● **DATASET RECORDS**
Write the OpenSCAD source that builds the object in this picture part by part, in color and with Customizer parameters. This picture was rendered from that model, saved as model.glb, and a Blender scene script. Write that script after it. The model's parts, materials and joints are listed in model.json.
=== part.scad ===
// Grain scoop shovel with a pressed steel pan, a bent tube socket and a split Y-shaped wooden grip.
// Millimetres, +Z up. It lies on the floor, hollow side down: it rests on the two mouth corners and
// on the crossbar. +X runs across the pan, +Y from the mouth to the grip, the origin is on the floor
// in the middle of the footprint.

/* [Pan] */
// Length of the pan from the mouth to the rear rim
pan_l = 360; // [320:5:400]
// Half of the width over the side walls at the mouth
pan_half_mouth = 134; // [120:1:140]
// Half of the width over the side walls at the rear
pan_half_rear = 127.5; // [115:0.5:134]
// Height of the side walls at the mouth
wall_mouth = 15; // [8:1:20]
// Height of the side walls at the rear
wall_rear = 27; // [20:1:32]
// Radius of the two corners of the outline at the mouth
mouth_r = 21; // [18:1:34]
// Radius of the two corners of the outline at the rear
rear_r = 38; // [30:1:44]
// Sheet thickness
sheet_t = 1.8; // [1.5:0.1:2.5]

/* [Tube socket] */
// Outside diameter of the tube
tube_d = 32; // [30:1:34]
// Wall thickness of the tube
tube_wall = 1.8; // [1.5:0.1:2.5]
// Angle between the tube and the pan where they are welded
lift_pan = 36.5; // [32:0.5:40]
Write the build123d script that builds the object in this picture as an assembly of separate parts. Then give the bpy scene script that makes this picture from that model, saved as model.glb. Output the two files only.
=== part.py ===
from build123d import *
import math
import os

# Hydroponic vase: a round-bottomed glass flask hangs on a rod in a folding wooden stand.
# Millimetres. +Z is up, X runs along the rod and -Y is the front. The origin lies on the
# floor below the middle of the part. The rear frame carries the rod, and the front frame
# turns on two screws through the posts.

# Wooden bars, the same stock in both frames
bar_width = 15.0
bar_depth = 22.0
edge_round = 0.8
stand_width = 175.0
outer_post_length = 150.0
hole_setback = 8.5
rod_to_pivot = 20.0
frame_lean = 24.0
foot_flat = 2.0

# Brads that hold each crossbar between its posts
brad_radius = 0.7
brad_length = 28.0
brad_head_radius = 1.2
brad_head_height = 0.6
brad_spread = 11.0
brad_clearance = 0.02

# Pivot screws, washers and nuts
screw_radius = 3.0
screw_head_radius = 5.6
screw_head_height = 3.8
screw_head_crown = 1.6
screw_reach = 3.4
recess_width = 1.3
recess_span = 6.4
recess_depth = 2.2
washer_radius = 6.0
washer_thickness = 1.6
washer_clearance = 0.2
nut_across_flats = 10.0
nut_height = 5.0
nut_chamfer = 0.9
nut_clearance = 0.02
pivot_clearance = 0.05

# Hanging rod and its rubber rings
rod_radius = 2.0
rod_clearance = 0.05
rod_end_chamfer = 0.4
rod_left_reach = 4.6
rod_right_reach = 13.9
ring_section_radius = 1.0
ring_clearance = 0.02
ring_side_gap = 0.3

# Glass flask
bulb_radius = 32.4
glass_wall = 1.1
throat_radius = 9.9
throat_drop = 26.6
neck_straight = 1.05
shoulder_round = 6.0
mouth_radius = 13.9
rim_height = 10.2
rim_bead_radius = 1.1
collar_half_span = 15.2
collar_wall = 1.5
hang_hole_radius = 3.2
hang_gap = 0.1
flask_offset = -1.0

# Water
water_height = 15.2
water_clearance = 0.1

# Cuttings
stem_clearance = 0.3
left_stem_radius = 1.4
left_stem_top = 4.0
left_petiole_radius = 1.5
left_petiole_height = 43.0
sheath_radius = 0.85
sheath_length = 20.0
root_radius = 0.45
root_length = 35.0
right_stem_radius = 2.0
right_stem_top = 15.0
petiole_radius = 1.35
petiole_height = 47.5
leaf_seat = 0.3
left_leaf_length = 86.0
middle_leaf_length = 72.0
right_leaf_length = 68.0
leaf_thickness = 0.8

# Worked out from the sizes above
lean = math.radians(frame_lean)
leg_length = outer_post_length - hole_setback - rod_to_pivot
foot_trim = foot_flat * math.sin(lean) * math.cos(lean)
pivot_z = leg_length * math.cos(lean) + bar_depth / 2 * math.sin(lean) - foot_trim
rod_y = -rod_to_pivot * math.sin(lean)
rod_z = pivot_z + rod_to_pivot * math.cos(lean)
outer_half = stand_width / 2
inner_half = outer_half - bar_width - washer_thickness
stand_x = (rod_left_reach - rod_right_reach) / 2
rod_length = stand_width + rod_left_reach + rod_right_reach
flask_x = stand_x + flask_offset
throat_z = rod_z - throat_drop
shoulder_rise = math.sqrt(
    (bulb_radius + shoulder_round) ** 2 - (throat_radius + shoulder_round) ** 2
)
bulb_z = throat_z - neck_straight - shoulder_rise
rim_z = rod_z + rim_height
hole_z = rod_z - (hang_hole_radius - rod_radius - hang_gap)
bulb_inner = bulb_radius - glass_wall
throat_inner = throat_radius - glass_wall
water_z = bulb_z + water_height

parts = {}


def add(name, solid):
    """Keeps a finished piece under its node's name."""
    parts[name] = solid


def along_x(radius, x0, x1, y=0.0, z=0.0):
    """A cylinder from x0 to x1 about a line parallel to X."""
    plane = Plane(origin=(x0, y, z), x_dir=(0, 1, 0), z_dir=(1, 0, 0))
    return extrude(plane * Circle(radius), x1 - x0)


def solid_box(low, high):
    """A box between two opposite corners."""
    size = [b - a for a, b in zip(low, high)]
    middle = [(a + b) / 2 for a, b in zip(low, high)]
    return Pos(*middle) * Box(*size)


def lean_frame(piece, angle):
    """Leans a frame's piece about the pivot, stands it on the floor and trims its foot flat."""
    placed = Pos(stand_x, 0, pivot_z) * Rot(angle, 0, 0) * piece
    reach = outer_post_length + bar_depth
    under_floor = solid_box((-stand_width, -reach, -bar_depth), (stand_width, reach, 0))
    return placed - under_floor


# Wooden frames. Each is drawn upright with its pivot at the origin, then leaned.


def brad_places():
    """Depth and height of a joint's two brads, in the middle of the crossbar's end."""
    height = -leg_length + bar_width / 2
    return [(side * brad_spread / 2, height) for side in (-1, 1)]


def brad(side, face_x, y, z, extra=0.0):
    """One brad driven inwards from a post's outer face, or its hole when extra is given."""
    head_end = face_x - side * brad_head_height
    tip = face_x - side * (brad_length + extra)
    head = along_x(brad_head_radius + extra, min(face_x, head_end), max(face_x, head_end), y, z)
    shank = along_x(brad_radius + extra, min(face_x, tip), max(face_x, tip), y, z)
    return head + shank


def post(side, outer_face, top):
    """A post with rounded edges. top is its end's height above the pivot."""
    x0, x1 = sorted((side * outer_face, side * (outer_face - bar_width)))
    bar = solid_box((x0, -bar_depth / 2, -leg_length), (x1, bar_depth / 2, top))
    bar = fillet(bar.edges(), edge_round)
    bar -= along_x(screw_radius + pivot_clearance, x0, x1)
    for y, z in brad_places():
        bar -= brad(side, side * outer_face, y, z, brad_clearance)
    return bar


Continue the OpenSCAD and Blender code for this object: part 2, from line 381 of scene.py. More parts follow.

● **EXERCISE TASK**
Every line above should be written out again exactly as it stands.

● **EXERCISE SOLUTION**
Write the OpenSCAD source that builds the object in this picture part by part, in color and with Customizer parameters. This picture was rendered from that model, saved as model.glb, and a Blender scene script. Write that script after it. The model's parts, materials and joints are listed in model.json.
=== part.scad ===
// Grain scoop shovel with a pressed steel pan, a bent tube socket and a split Y-shaped wooden grip.
// Millimetres, +Z up. It lies on the floor, hollow side down: it rests on the two mouth corners and
// on the crossbar. +X runs across the pan, +Y from the mouth to the grip, the origin is on the floor
// in the middle of the footprint.

/* [Pan] */
// Length of the pan from the mouth to the rear rim
pan_l = 360; // [320:5:400]
// Half of the width over the side walls at the mouth
pan_half_mouth = 134; // [120:1:140]
// Half of the width over the side walls at the rear
pan_half_rear = 127.5; // [115:0.5:134]
// Height of the side walls at the mouth
wall_mouth = 15; // [8:1:20]
// Height of the side walls at the rear
wall_rear = 27; // [20:1:32]
// Radius of the two corners of the outline at the mouth
mouth_r = 21; // [18:1:34]
// Radius of the two corners of the outline at the rear
rear_r = 38; // [30:1:44]
// Sheet thickness
sheet_t = 1.8; // [1.5:0.1:2.5]

/* [Tube socket] */
// Outside diameter of the tube
tube_d = 32; // [30:1:34]
// Wall thickness of the tube
tube_wall = 1.8; // [1.5:0.1:2.5]
// Angle between the tube and the pan where they are welded
lift_pan = 36.5; // [32:0.5:40]
Write the build123d script that builds the object in this picture as an assembly of separate parts. Then give the bpy scene script that makes this picture from that model, saved as model.glb. Output the two files only.
=== part.py ===
from build123d import *
import math
import os

# Hydroponic vase: a round-bottomed glass flask hangs on a rod in a folding wooden stand.
# Millimetres. +Z is up, X runs along the rod and -Y is the front. The origin lies on the
# floor below the middle of the part. The rear frame carries the rod, and the front frame
# turns on two screws through the posts.

# Wooden bars, the same stock in both frames
bar_width = 15.0
bar_depth = 22.0
edge_round = 0.8
stand_width = 175.0
outer_post_length = 150.0
hole_setback = 8.5
rod_to_pivot = 20.0
frame_lean = 24.0
foot_flat = 2.0

# Brads that hold each crossbar between its posts
brad_radius = 0.7
brad_length = 28.0
brad_head_radius = 1.2
brad_head_height = 0.6
brad_spread = 11.0
brad_clearance = 0.02

# Pivot screws, washers and nuts
screw_radius = 3.0
screw_head_radius = 5.6
screw_head_height = 3.8
screw_head_crown = 1.6
screw_reach = 3.4
recess_width = 1.3
recess_span = 6.4
recess_depth = 2.2
washer_radius = 6.0
washer_thickness = 1.6
washer_clearance = 0.2
nut_across_flats = 10.0
nut_height = 5.0
nut_chamfer = 0.9
nut_clearance = 0.02
pivot_clearance = 0.05

# Hanging rod and its rubber rings
rod_radius = 2.0
rod_clearance = 0.05
rod_end_chamfer = 0.4
rod_left_reach = 4.6
rod_right_reach = 13.9
ring_section_radius = 1.0
ring_clearance = 0.02
ring_side_gap = 0.3

# Glass flask
bulb_radius = 32.4
glass_wall = 1.1
throat_radius = 9.9
throat_drop = 26.6
neck_straight = 1.05
shoulder_round = 6.0
mouth_radius = 13.9
rim_height = 10.2
rim_bead_radius = 1.1
collar_half_span = 15.2
collar_wall = 1.5
hang_hole_radius = 3.2
hang_gap = 0.1
flask_offset = -1.0

# Water
water_height = 15.2
water_clearance = 0.1

# Cuttings
stem_clearance = 0.3
left_stem_radius = 1.4
left_stem_top = 4.0
left_petiole_radius = 1.5
left_petiole_height = 43.0
sheath_radius = 0.85
sheath_length = 20.0
root_radius = 0.45
root_length = 35.0
right_stem_radius = 2.0
right_stem_top = 15.0
petiole_radius = 1.35
petiole_height = 47.5
leaf_seat = 0.3
left_leaf_length = 86.0
middle_leaf_length = 72.0
right_leaf_length = 68.0
leaf_thickness = 0.8

# Worked out from the sizes above
lean = math.radians(frame_lean)
leg_length = outer_post_length - hole_setback - rod_to_pivot
foot_trim = foot_flat * math.sin(lean) * math.cos(lean)
pivot_z = leg_length * math.cos(lean) + bar_depth / 2 * math.sin(lean) - foot_trim
rod_y = -rod_to_pivot * math.sin(lean)
rod_z = pivot_z + rod_to_pivot * math.cos(lean)
outer_half = stand_width / 2
inner_half = outer_half - bar_width - washer_thickness
stand_x = (rod_left_reach - rod_right_reach) / 2
rod_length = stand_width + rod_left_reach + rod_right_reach
flask_x = stand_x + flask_offset
throat_z = rod_z - throat_drop
shoulder_rise = math.sqrt(
    (bulb_radius + shoulder_round) ** 2 - (throat_radius + shoulder_round) ** 2
)
bulb_z = throat_z - neck_straight - shoulder_rise
rim_z = rod_z + rim_height
hole_z = rod_z - (hang_hole_radius - rod_radius - hang_gap)
bulb_inner = bulb_radius - glass_wall
throat_inner = throat_radius - glass_wall
water_z = bulb_z + water_height

parts = {}


def add(name, solid):
    """Keeps a finished piece under its node's name."""
    parts[name] = solid


def along_x(radius, x0, x1, y=0.0, z=0.0):
    """A cylinder from x0 to x1 about a line parallel to X."""
    plane = Plane(origin=(x0, y, z), x_dir=(0, 1, 0), z_dir=(1, 0, 0))
    return extrude(plane * Circle(radius), x1 - x0)


def solid_box(low, high):
    """A box between two opposite corners."""
    size = [b - a for a, b in zip(low, high)]
    middle = [(a + b) / 2 for a, b in zip(low, high)]
    return Pos(*middle) * Box(*size)


def lean_frame(piece, angle):
    """Leans a frame's piece about the pivot, stands it on the floor and trims its foot flat."""
    placed = Pos(stand_x, 0, pivot_z) * Rot(angle, 0, 0) * piece
    reach = outer_post_length + bar_depth
    under_floor = solid_box((-stand_width, -reach, -bar_depth), (stand_width, reach, 0))
    return placed - under_floor


# Wooden frames. Each is drawn upright with its pivot at the origin, then leaned.


def brad_places():
    """Depth and height of a joint's two brads, in the middle of the crossbar's end."""
    height = -leg_length + bar_width / 2
    return [(side * brad_spread / 2, height) for side in (-1, 1)]


def brad(side, face_x, y, z, extra=0.0):
    """One brad driven inwards from a post's outer face, or its hole when extra is given."""
    head_end = face_x - side * brad_head_height
    tip = face_x - side * (brad_length + extra)
    head = along_x(brad_head_radius + extra, min(face_x, head_end), max(face_x, head_end), y, z)
    shank = along_x(brad_radius + extra, min(face_x, tip), max(face_x, tip), y, z)
    return head + shank


def post(side, outer_face, top):
    """A post with rounded edges. top is its end's height above the pivot."""
    x0, x1 = sorted((side * outer_face, side * (outer_face - bar_width)))
    bar = solid_box((x0, -bar_depth / 2, -leg_length), (x1, bar_depth / 2, top))
    bar = fillet(bar.edges(), edge_round)
    bar -= along_x(screw_radius + pivot_clearance, x0, x1)
    for y, z in brad_places():
        bar -= brad(side, side * outer_face, y, z, brad_clearance)
    return bar


Continue the OpenSCAD and Blender code for this object: part 2, from line 381 of scene.py. More parts follow.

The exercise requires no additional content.